L'ancien ailier gauche tient mordicus à profiter du moment plutôt que de s'attarder sur les désagréments du boulot.

Quant à ses relations avec le public, il y a un parallèle à faire avec Carey Price, qui soulignait il y a quelques jours que les moqueries venaient des gens cachés dans la foule, et non des badauds dans la rue. «Les gens m'abordent toujours de façon positive, raconte Brunet. Je n'ai pas besoin de ça, mais ça fait du bien. Personne n'est venu me voir pour me dire en pleine face: «T'es mauvais en crime, tu devrais lâcher ta job». Et je ne pense pas que ça va arriver.»

Brunet est le père de trois jeunes filles, et la dynamique familiale est importante à ses yeux. Aussi, même s'il est quasi imperméable à la critique des amateurs, il ne voudrait pas que cela nuise à la qualité de vie de ses enfants.
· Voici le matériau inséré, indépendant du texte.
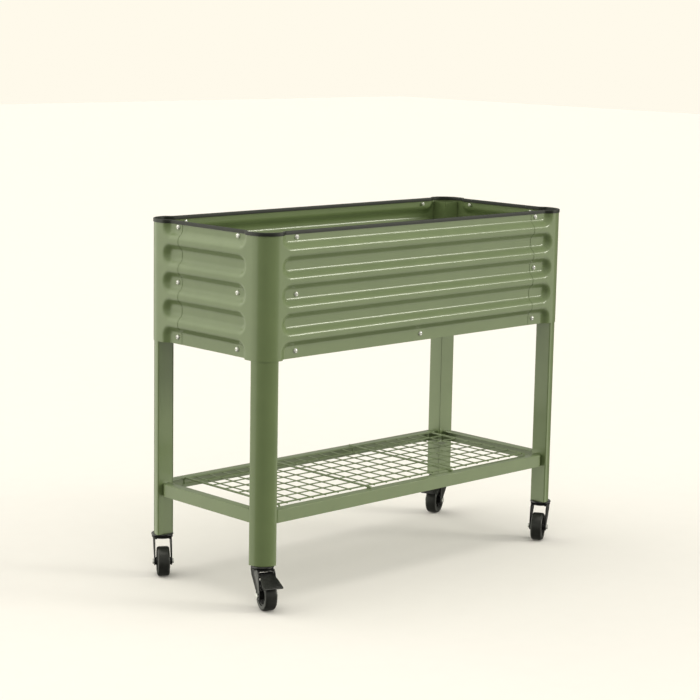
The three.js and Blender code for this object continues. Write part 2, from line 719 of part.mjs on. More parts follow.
// Brake lever: a sloping plate that widens to a tread, with a shoe above the wheel and two
// ears on the pivot between the fork's arms.
function pedalGeometry() {
  const [innerX, innerZ] = [19, 86];
  const [tipX, tipZ] = [75, 62];
  const plate = 2.5;
  const side = [[innerX, innerZ], [innerX, innerZ - plate], [tipX, tipZ - plate], [tipX, tipZ]];
  const ear = [[19, 74], [29, 74], [30, 81], [20, 85]];
  const shoe = [[41, 71.5], [49, 68], [51, 72], [41, 76]];
  const toShape = (points) => new THREE.Shape(points.map(([x, z]) => new THREE.Vector2(x, z)));
  const extrude = (points, from, to) => new THREE.ExtrudeGeometry(
    toShape(points), { depth: to - from, bevelEnabled: false },
  ).rotateX(Math.PI / 2).translate(0, to, 0);
  const planOutline = [
    [innerX - 1, -PEDAL_NECK], [32, -PEDAL_NECK], [46, -PEDAL_TREAD], [tipX - 4, -PEDAL_TREAD],
    [tipX + 1, -PEDAL_TREAD + 7], [tipX + 1, PEDAL_TREAD - 7], [tipX - 4, PEDAL_TREAD],
    [46, PEDAL_TREAD], [32, PEDAL_NECK], [innerX - 1, PEDAL_NECK],
  ].map(([x, y]) => new THREE.Vector2(x, y));
  const tread = toSolid(extrude(side, -PEDAL_TREAD - 1, PEDAL_TREAD + 1))
    .intersect(toSolid(slab(planOutline, tipZ - 10, innerZ + 10)));
  return join([
    fromSolid(tread),
    extrude(ear, -PEDAL_NECK, -PEDAL_NECK + 2),
    extrude(ear, PEDAL_NECK - 2, PEDAL_NECK),
    extrude(shoe, -9, 9),
    rodY(2.5, PEDAL_PIVOT_X, PEDAL_PIVOT_Z, 2 * FORK_INNER - 1, 0, 8),
  ]);
}

for (const { name, sx, sy } of corners) {
  const caster = new THREE.Group();
  caster.position.set(sx * (LEG_FLAT_X + STEM_OFFSET), sy * (LEG_FLAT_Y + STEM_OFFSET), 0);
  caster.rotation.z = THREE.MathUtils.degToRad(CASTER_HEADINGS[name]);
  planter.add(caster);
  add(`caster_stem_${name}`, stemGeometry(), blackSteel, caster);
  add(`caster_fork_${name}`, forkGeometry(), blackSteel, caster);
  for (const [part, geometry, material] of [
    ['tyre', tyreGeometry(), tyreRubber],
    ['hub', hubGeometry(), nylon],
    ['axle', axleGeometry(), zinc],
  ]) {
    const mesh = add(`caster_${part}_${name}`, geometry, material, caster);
    mesh.position.set(TRAIL, 0, WHEEL_RADIUS);
  }
  if (BRAKED.includes(name)) {
    add(`brake_pedal_${name}`, pedalGeometry(), blackSteel, caster);
  }
}

// ---- origin ----------------------------------------------------------------------------

const bounds = new THREE.Box3().setFromObject(planter);
const middle = bounds.getCenter(new THREE.Vector3());
planter.position.set(-middle.x, -middle.y, -bounds.min.z);

export default planter;
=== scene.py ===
"""Looks for the raised planter on legs: corrugated steel trough, wire shelf and swivel casters."""

import math

import bmesh
import bpy
from mathutils import Euler, Matrix, Vector


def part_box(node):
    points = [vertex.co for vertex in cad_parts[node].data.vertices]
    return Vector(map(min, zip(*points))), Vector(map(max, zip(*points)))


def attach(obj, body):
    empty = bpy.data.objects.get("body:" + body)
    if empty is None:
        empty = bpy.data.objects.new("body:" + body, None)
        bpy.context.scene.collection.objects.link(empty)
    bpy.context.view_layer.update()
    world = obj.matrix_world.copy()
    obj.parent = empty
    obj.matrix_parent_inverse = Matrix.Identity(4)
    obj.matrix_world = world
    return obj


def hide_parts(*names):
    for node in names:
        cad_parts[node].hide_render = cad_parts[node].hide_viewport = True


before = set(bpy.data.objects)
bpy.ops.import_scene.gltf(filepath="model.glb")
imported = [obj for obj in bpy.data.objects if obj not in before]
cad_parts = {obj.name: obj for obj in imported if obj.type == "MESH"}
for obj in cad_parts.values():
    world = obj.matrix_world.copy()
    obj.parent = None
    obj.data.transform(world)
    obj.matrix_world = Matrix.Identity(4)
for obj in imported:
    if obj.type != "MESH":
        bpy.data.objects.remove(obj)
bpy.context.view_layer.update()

# ---- sizes, in millimetres about the trough's centre on the ground -------------------------

MM = 0.001
LENGTH, WIDTH = 1000.0, 420.0
PANEL_TOP, PANEL_BOTTOM = 845.0, 562.0
SHEET = 0.6                     # thickness of the steel sheet
LAP = 0.68                      # how far the side panels lie behind the corner panels
CORNER_RADIUS = 46.4
GROOVES = [832.0 - 63.4 * i for i in range(5)]      # heights of the grooves' middles
GROOVE_DEPTH = 13.0
GROOVE_FLOOR, GROOVE_LIP = 11.2, 24.2               # half widths at the bottom and at the face
GROOVE_END_X, GROOVE_END_Y = 421.0, 120.5
BOLT_X, BOLT_Y = 396.0, 105.4
BOLT_ROWS = {"top": GROOVES[0], "middle": GROOVES[2], "bottom": GROOVES[4]}
SEAM = 14.0                     # how far the lapped sheets reach past the bolts
TRIM_BASE, TRIM_CREST, TRIM_WALL = 838.8, 845.4, 0.8
TRIM_OUT, TRIM_IN = 1.5, -3.9   # the trim's two faces, from the panels' outer face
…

«Mes filles en entendent parler sur l'internet, mais elles n'ont pas eu trop de problèmes à l'école. Sauf que si un jour les critiques venaient à les déranger et qu'elles se faisaient trop écoeurer, ça pourrait peut-être me faire pencher vers la porte de sortie.»

Mais pour l'instant... il n'a pas de problème avec ça.